Moreover there are other accepted grounds for the exercise of criminal jurisdiction over pirates captured at see. International law recognizes the rights of countries to enforce their own criminal laws against their own nationals for extraterritorial crimes. This would give Somalia the right to prosecute the pirates at issue. The “passive personality principle” gives states the right to prosecute extraterritorial crimes committed by non-nationals against nationals of the prosecuting states. This principal would allow jurisdiction by countries over crimes committed against their own nationals in the course of the piratical activities. And some states, including the United States, have, I think questionably, asserted that the territorial principle of international jurisdiction would allow protection of goods and technology that have originated in their own states. Careful followers of U.S. export prosecutions will understand this as the basis of, for example, this indictment of a Dutch national for exporting U.S. aircraft parts from the Netherlands to Iran.

To compound their various misunderstandings of the principle of universal jurisdiction, Rivkin and Casey asserted in the quotation set forth above that “there is very little actual state practice supporting the right of one state to punish the nationals of a second for offenses against the citizens of a third.” This can only be explained by the apparent unfamiliarity the authors have with the basis of jurisdiction asserted by war crime tribunals convened after World War II. The Allied War Tribunals explicitly invoked “universal jurisdiction” given that the prosecuted crimes had not been committed against their own nationals or within their own territories. Israel’s prosecution of Adolf Eichmann also cited the principle of “universal jurisdiction.” In addition, that principle recently served as the basis for U.N. tribunals created to prosecute atrocities committed during the civil wars in Yugoslavia and Rwanda. An excellent discussion (and criticism) of the use of the “universal jurisdiction” principal in these and other war crime cases can be found in E. Kontorovich, The Piracy Analogy: Modern Universal Jurisdiction’s Hollow Foundation, 45 Harv. Intl. Law Journal 183 (2004).

The authors’ desire to see the universal jurisdictional principal to prosecute pirates appears to be motivated, at least in part, by their desire to see the U.S. capture and prosecute the new crop of 21st century pirates. The authors criticize the squishy concerns of our European allies for such niceties as due process and regular criminal trials, preferring instead to see the United States set up proto-military tribunals where the pirates can be subjected to some kind of summary procedure and then forced to dance the hempen jig, which is, if you haven’t brushed up on for Talk Like A Pirate Day is “pirate speak” for being hanged.

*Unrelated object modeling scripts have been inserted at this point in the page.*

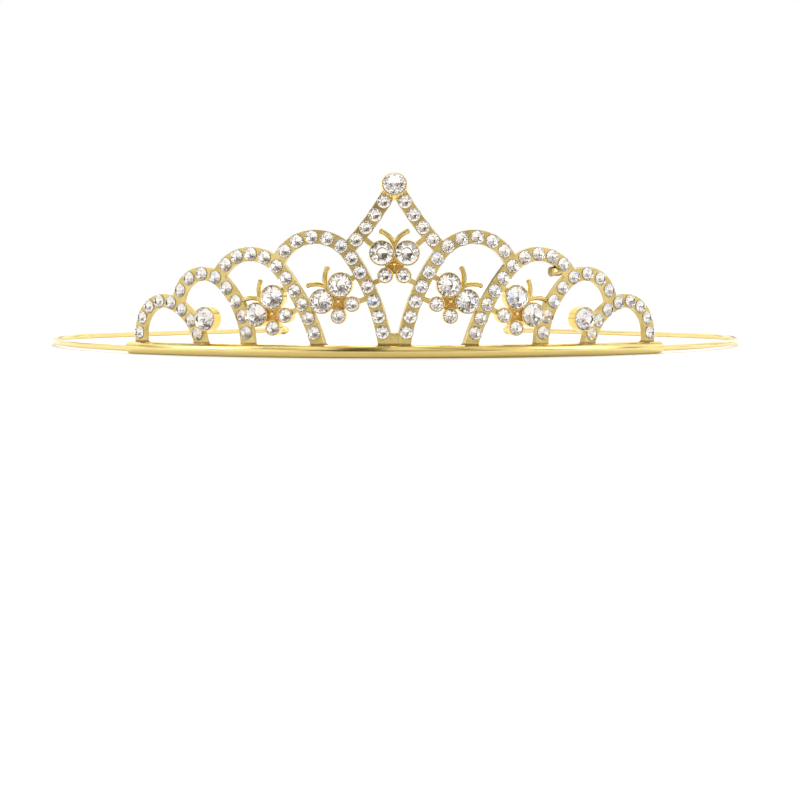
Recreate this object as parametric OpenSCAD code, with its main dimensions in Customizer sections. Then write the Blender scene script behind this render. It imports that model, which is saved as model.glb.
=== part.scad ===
// Mini crown headband: a cast arcade with round stones, soldered on a tube that a head wire runs through.
// The band lies flat, the crown stands up at the front (-Y), and X runs across. Millimetres.

/* [Band] */
// Radius of the band's round front, at the middle of the tube
band_r = 69; // [62:0.5:80]
// Turn of the round front to each side, in degrees
front_turn = 88; // [80:1:92]
// Radius of the bend behind each temple
bend_r = 25; // [15:1:35]
// Turn of the bend behind each temple, in degrees
bend_turn = 38; // [30:1:45]
// Radius of the slightly bowed tails
tail_r = 240; // [160:10:400]
// Length of each tail along its curve
tail_len = 55.5; // [45:0.5:62]
// Diameter of the head wire
wire_d = 1.1; // [0.8:0.05:1.3]
// Diameter of the flattened end balls
ball_d = 3.1; // [2.8:0.1:4]
// Thickness of the flattened end balls
ball_t = 1.9; // [1.9:0.1:2.6]

/* [Tube] */
// Bare tube beyond the middle of the outermost leg
tube_end = 2.75; // [2.25:0.25:8]
// Outside diameter of the tube
tube_d = 2.2; // [2:0.1:3]
// Wall of the tube
tube_wall = 0.3; // [0.2:0.05:0.35]

/* [Crown] */
// Distance along the tube from its middle to the outermost leg
crown_half = 49; // [45:0.5:54]
// Height of the peak stone above the tube's centre line
crown_h = 27.9; // [26:0.1:31]
// Width of the cast strips
strip_w = 2.35; // [2.3:0.05:2.7]
// Thickness of the cast strips
strip_t = 1.2; // [1.1:0.05:1.6]
// How far the strips stand behind the middle of the tube
crown_inset = 0.4; // [0.2:0.05:0.6]
// Width of the small joining bars
bar_w = 0.9; // [0.6:0.05:1.2]
// Thickness of the feelers
feeler_d = 0.8; // [0.6:0.05:1]
// Backward lean of the peak stone, in degrees
peak_lean = 24; // [0:1:40]

/* [Stones] */
// Diameter of the small stones
small_d = 2.25; // [2:0.05:2.4]
// Diameter of the big stones
big_d = 3.85; // [3.5:0.05:4.1]
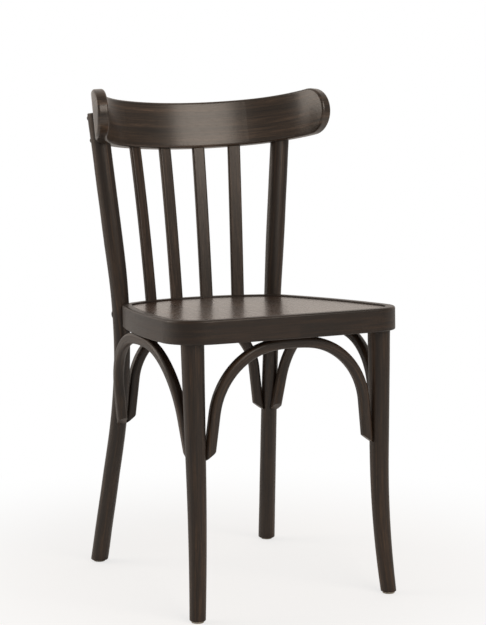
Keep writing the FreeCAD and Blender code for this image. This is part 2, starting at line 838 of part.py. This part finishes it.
def seat_washer():
    start, along, stack = seat_bolt_layout()
    ring = Part.makeCylinder(seat_washer_radius, seat_washer_thickness)
    ring = ring.cut(Part.makeCylinder(seat_bolt_radius + bolt_clearance, seat_washer_thickness))
    return aimed(ring, start + along * stack, along)


def seat_nut():
    start, along, stack = seat_bolt_layout()
    across = seat_nut_width / math.sqrt(3)
    corners = [Vector(across, 0, 0)]
    for turn in range(6):
        corners.append(Rotation(Vector(0, 0, 1), 60 * (turn + 1)).multVec(corners[0]))
    nut = Part.Face(Part.makePolygon(corners)).extrude(Vector(0, 0, seat_nut_height))
    nut = nut.cut(Part.makeCylinder(seat_bolt_radius + thread_clearance, seat_nut_height))
    return aimed(nut, start + along * (stack + seat_washer_thickness), along)


def glide(axis):
    """A foot glide: a disc with a pin up into the leg."""
    point = point_at_height(axis, glide_thickness)
    disc = Part.makeCylinder(glide_radius, glide_thickness)
    disc = disc.makeFillet(glide_edge_radius, [min(disc.Edges, key=lambda edge: edge.BoundBox.ZMax)])
    pin = Part.makeCylinder(glide_pin_radius, glide_thickness / 2 + glide_pin_length, Vector(0, 0, glide_thickness / 2))
    whole = disc.fuse(pin)
    whole.translate(Vector(point.x, point.y, 0))
    return whole


def chair():
    """Every piece of the chair by name, about the middle of the seat."""
    pieces = {}
    right_front, right_rear = front_leg(), rear_leg()
    front_glide, rear_glide = glide(front_leg_axis()), glide(rear_leg_axis())
    bolt, bolt_room = seat_bolt(), seat_bolt_room()
    back_screws = crest_screws()
    arches = {"front_arch": arch("front"), "rear_arch": arch("rear"), "right_arch": arch("right")}
    leg_screws = {"front": arch_leg_screws("front"), "rear": arch_leg_screws("rear")}
    side_screws = arch_leg_screws("right")
    ring_screws = [arch_ring_screw(name) for name in ("front", "rear")]
    ring_screws += both_sides(arch_ring_screw("right"))
    foot_screws = leg_screws["front"] + leg_screws["rear"]
    foot_screws += side_screws + [mirrored_x(screw) for screw in side_screws]
    slats = [slat(0), slat(1)]
    tenons = [tenon for index in (0, 1) for tenon in slat_tenons(index)]
    tenons += [mirrored_x(tenon) for tenon in tenons]
    pins = both_sides(front_tenon())
    rooms = both_sides(bolt_room)

    pieces["seat_ring"] = drilled(seat_ring(), tenons + pins + rooms + ring_screws)
    pieces["seat_panel"] = seat_panel()
    block = drilled(corner_block(), pins)
    front = drilled(right_front, foot_screws + [front_glide])
    rear = drilled(right_rear, foot_screws + [rear_glide, bolt_room] + back_screws)
    name_pair(pieces, "corner_block", block)
    name_pair(pieces, "front_leg", front)
    name_pair(pieces, "rear_leg", rear)
    crest_tools = back_screws + [mirrored_x(screw) for screw in back_screws]
    pieces["crest_rail"] = drilled(crest_rail(), tenons + crest_tools)
    pieces["back_slat_1"] = mirrored_x(slats[1])
    pieces["back_slat_2"] = mirrored_x(slats[0])
    pieces["back_slat_3"] = slats[0]
    pieces["back_slat_4"] = slats[1]
    legs = both_sides(right_front) + both_sides(right_rear)
    for name, stick in arches.items():
        pieces[name] = drilled(drilled(stick, legs), foot_screws + ring_screws)
    pieces["left_arch"] = mirrored_x(pieces["right_arch"])
    pieces["crest_screws"] = group(crest_tools)
    pieces["arch_foot_screws"] = group(foot_screws)
    pieces["arch_crown_screws"] = group(ring_screws)
    pieces["seat_bolts"] = group(both_sides(bolt))
    pieces["seat_bolt_washers"] = group(both_sides(seat_washer()))
    pieces["seat_bolt_nuts"] = group(both_sides(seat_nut()))
    name_pair(pieces, "front_glide", front_glide)
    name_pair(pieces, "rear_glide", rear_glide)
    return pieces


def name_pair(pieces, name, right):
    pieces[name + "_left"] = mirrored_x(right)
    pieces[name + "_right"] = right


def group(shapes):
    return Part.makeCompound(shapes)


def main():
    pieces = chair()
    box = Part.makeCompound(list(pieces.values())).optimalBoundingBox(False, False)
    shift = Vector(0, -(box.YMin + box.YMax) / 2, 0)
    os.makedirs("parts", exist_ok=True)
    for name, shape in pieces.items():
        shape.translate(shift)
        shape.exportStep("parts/" + name + ".step")
    print("moved by", round(shift.y, 2), "size", [round(v, 1) for v in (box.XLength, box.YLength, box.ZMax)])


main()
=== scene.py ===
import math

import bpy
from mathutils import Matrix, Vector

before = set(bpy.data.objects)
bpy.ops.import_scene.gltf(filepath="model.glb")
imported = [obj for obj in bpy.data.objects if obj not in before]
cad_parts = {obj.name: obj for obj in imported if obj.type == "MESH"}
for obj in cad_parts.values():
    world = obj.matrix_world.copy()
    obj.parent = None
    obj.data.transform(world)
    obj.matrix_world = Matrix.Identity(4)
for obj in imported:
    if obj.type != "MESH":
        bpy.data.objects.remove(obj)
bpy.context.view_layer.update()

scene = bpy.context.scene
bpy.ops.object.select_all(action="DESELECT")


# Colours and nodes

def colour(hex_value):
    """A shader's linear colour from an sRGB hex value."""
    channels = [int(hex_value[place:place + 2], 16) / 255 for place in (1, 3, 5)]
    linear = [value / 12.92 if value <= 0.04045 else ((value + 0.055) / 1.055) ** 2.4 for value in channels]
    return (*linear, 1.0)


def fill(tree, node, inputs):
    """Fills a node's inputs, by name or in order, with values, sockets or other nodes' first outputs."""
    named = inputs if isinstance(inputs, dict) else dict(enumerate(inputs))
    for name, value in named.items():
        source = value.outputs[0] if isinstance(value, bpy.types.Node) else value
        if isinstance(source, bpy.types.NodeSocket):
            tree.links.new(source, node.inputs[name])
        else:
            node.inputs[name].default_value = source


def add(tree, kind, inputs=(), stops=(), **settings):
    """Adds a node with its settings, its inputs and, for a colour ramp, its (position, hex) stops."""
    node = tree.nodes.new("ShaderNode" + kind)
    for name, value in settings.items():
        setattr(node, name, value)
    fill(tree, node, inputs)
    if stops:
        elements = node.color_ramp.elements
        while len(elements) < len(stops):
            elements.new(0.5)
        for element, (position, value) in zip(elements, stops):
            element.position = position
            element.color = colour(value)
    return node


def new_material(name):
    """An empty material with a shader and its output."""
    material = bpy.data.materials.new(name)
    material.use_nodes = True
    tree = material.node_tree
    tree.nodes.clear()
    shader = add(tree, "BsdfPrincipled")
    add(tree, "OutputMaterial", {"Surface": shader})
    return material, tree, shader


# How the grain runs in each kind of piece: every function gives the run along the grain and two
# distances across it, in metres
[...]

Aside from some apparent distrust of traditional due process, Rivkin and Casey argue that parties captured by the U.S. military can’t be subject to ordinary criminal trials because “criminals cannot be targeted with military force.” This would come as a surprise to everyone involved in the narcotics prosecution of Manuel Noriega who was captured by the U.S. military and returned to the United States for trial on narcotics charges in U.S. federal courts. Perhaps Rivkin and Casey are referring to the posse comitatus law, 18 U.S.C. § 1385, but that law was only intended to prohibit the military from being used for law enforcement purposes within the United States.

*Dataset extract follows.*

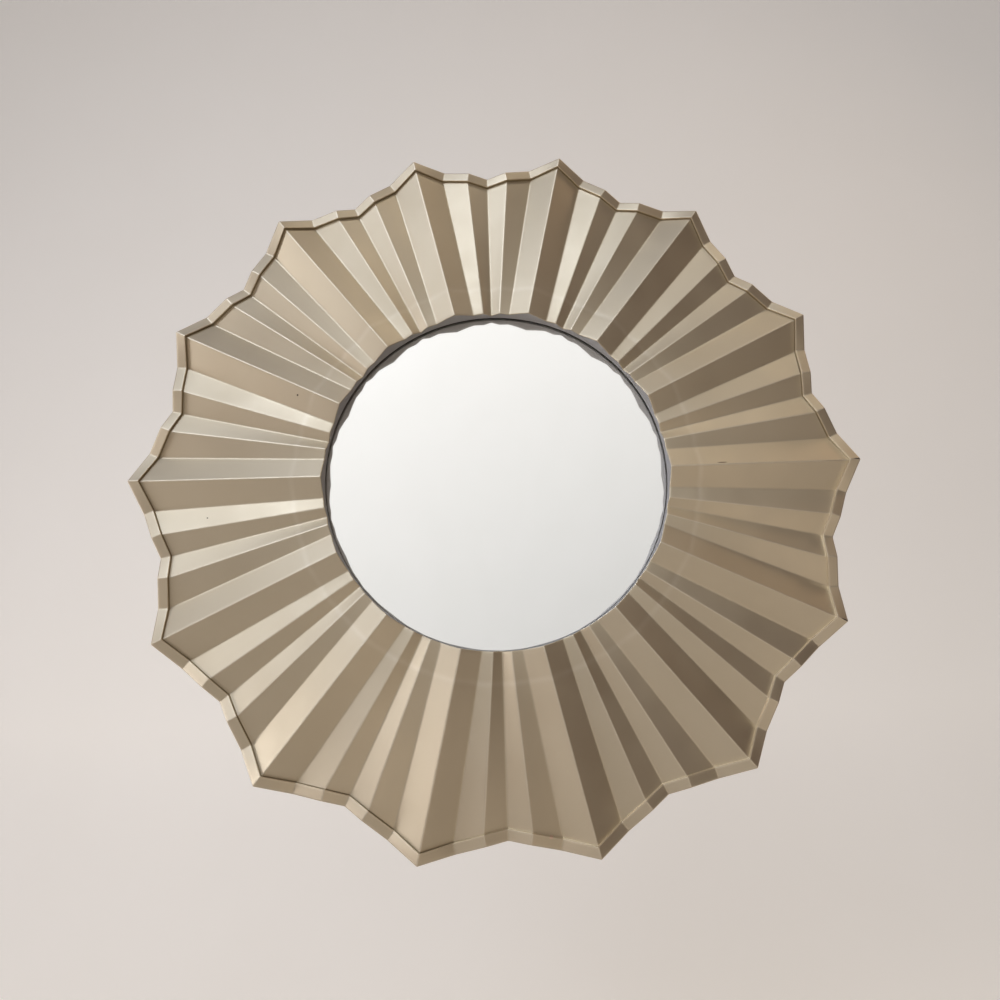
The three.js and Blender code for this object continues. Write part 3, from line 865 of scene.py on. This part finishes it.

It seems to me that if the United States captures pirates on the high seas, the principal of universal jurisdiction would permit a prosecution for piracy under 18 U.S.C. § 1651. This is not because, as Rivkin and Casey argue, there aren’t other bases for jurisdiction over the pirates available but rather because the exercise of jurisdiction over pirates under the doctrine of universal jurisdiction is widely accepted by nations and scholars even where other bases of jurisdictions by other nations might be available.

However, there is no reason that such charges couldn’t or shouldn’t be prosecuted in federal court with all the protections normally accorded to any other criminal defendants. Frankly, such a prosecution shouldn’t find ordinary due process to be a hindrance to convict an individual, not listed on the crew manifest, who is found on a ship with an RPG launcher or an automatic assault weapon. I think a jury will make that guy walk the plank faster than you can say “Avast, me mateys!”